The experimental results indicate that, after removing the uncertainty filtering mechanism, the overall source tracing performance declines to varying degrees across all three datasets, with the degradation being particularly pronounced on stricter ranking-oriented metrics such as Hit@1 and MRR. This observation suggests that indiscriminately applying semantic reasoning to all samples does not yield performance gains commensurate with its computational cost; instead, it may introduce additional noise in certain scenarios, interfering with the otherwise stable predictions of the structural model. In contrast, the full TSR-RSD framework leverages the entropy-based uncertainty filtering mechanism to concentrate semantic reasoning on samples with more dispersed predictive distributions and lower candidate separability under the structural model, thereby achieving more consistent and robust source tracing performance across multiple datasets. These results demonstrate that the uncertainty filtering mechanism not only substantially reduces redundant reasoning overhead at the system level, but also constitutes a critical component for improving the ranking stability and overall performance of TSR-RSD.
4.7.3. LLM Reasoning
To assess the performance gains contributed by the large language model (LLM) reasoning module within the TSR-RSD framework, we conduct an ablation study on the semantic reasoning component. This module is primarily responsible for incorporating semantic and propagation-level logical analysis to refine the ranking of candidate sources when the structural model produces uncertain predictions. Consequently, removing this component causes the model to directly output the GNN predictions without invoking semantic reasoning. In the experimental setup, we remove the LLM reasoning module from the full framework while retaining the graph neural network and the uncertainty filtering mechanism, and compare its performance against the complete TSR-RSD framework on the same datasets.
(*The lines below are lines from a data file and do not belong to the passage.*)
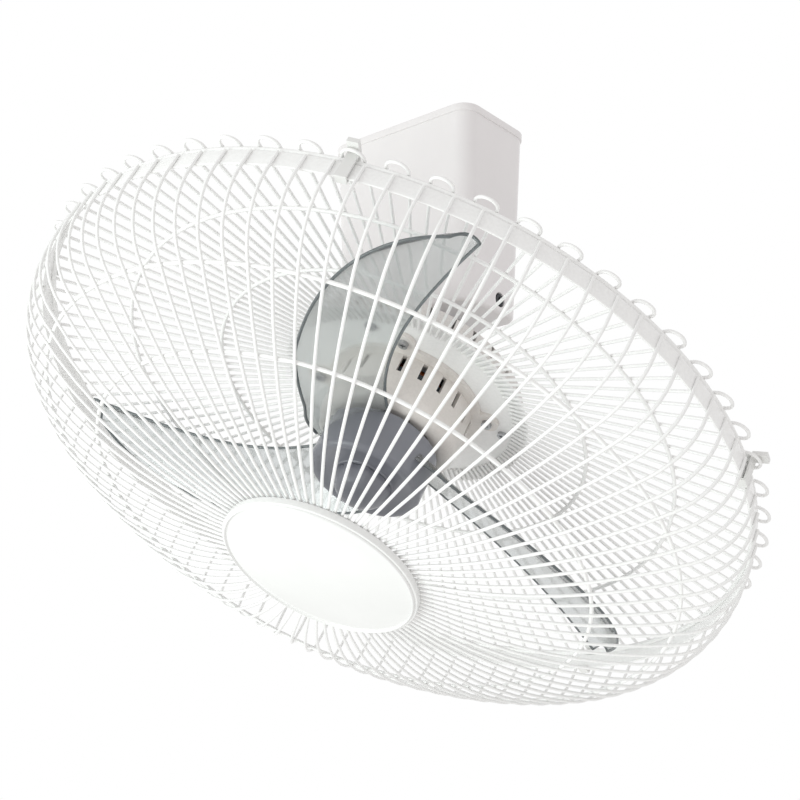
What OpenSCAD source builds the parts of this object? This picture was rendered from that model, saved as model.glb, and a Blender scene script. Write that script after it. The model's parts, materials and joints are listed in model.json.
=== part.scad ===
// Orbital ceiling fan. A plate and a hanger frame inside a boxed canopy carry a ball socket.
// The caged head hangs from the ball at a fixed tilt, and a crank leads it round in a circle.
// Millimetres, +Z up, origin at the centre of the ceiling plate's top face.
// Pieces of the head are drawn in its own frame: z runs forward along the fan's axis, and
// z = 0 is the plane of the cage's rim. Heights named _up are measured from the ball's centre.

/* [Placement] */
// Drop from the ceiling to the centre of the pivot ball
pivot_drop = 138; // [137:1:150]
// Distance from the pivot ball forward to the plane of the cage's rim
pivot_back = 66; // [66:0.5:72]
// Tilt of the fan's axis from straight down, in degrees
tilt = 28.5; // [24:0.5:28.5]
// Direction in which the head leans, in degrees from +X
lean = -101; // [-180:1:180]

/* [Cage] */
// Radius of the cage to the centres of its rim wires
ring_r = 213; // [205:1:222]
// Radius of the guard wires' section
wire_r = 0.9; // [0.7:0.05:1.0]
// Number of wires in the front guard, with 18 to each rim clip
front_wires = 90; // [90]
// Number of hairpins in the rear guard, with 12 to each rim clip
rear_hairpins = 60; // [60]
// Height of the front guard's straight side wall
wall_h = 14; // [8:1:20]
// Radius of the bend from the side wall to the face
knee_r = 40; // [32:1:50]
// Turn of that bend, in degrees
knee_turn = 60; // [54:1:64]
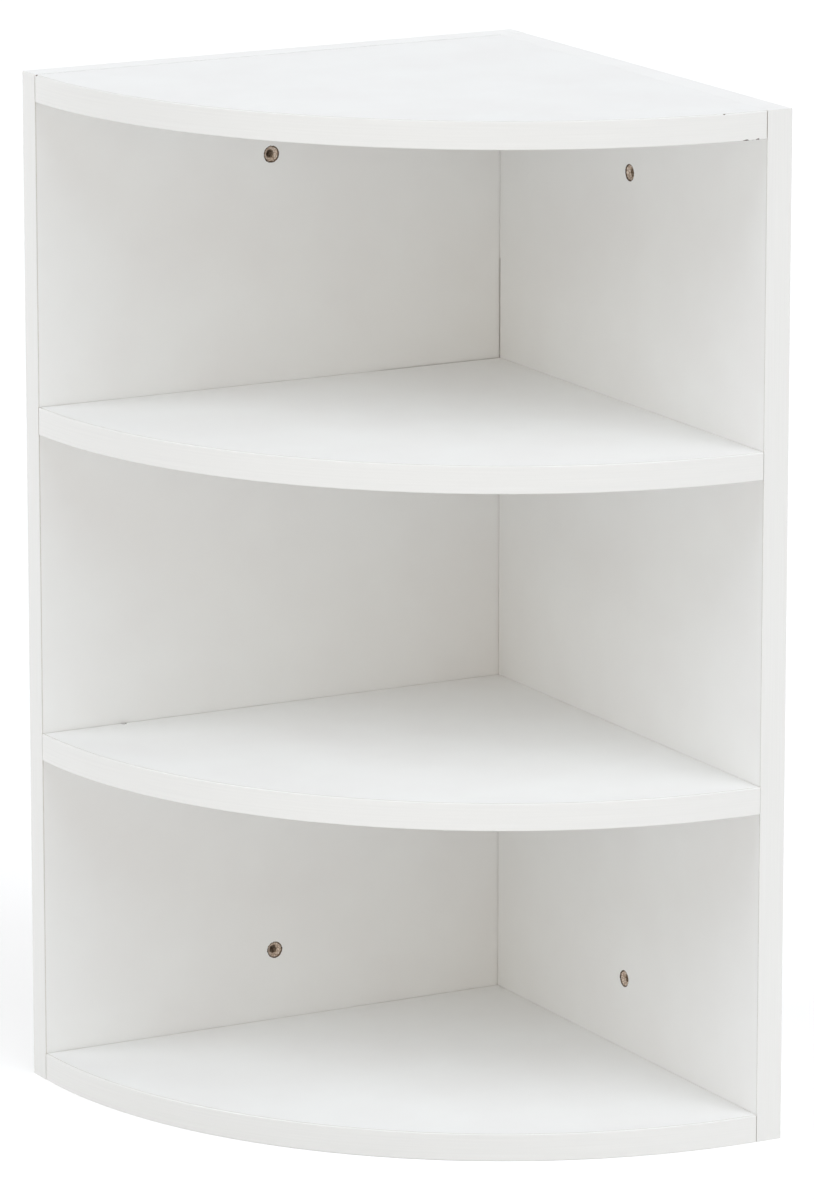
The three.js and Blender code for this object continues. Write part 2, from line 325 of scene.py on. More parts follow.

The corresponding results are summarized in
Table 7.
The experimental results show that removing the LLM reasoning module leads to a clear degradation in source tracing performance across all three datasets, with the decline being particularly pronounced in datasets characterized by complex propagation structures or less salient source nodes. Notably, on the PHEME dataset, models that rely solely on structural information exhibit substantial instability in source ranking, with the true source nodes more likely to be placed toward the lower end of the candidate lists. In contrast, the full TSR-RSD framework effectively mitigates ambiguities arising from complex propagation scenarios by introducing semantic reasoning for highly uncertain samples, thereby promoting the true source nodes to higher ranks within the candidate lists. These results demonstrate that the LLM reasoning module is not merely an auxiliary performance enhancement, but a critical corrective component for challenging samples, and a necessary condition for improving both the accuracy and stability of overall source tracing performance.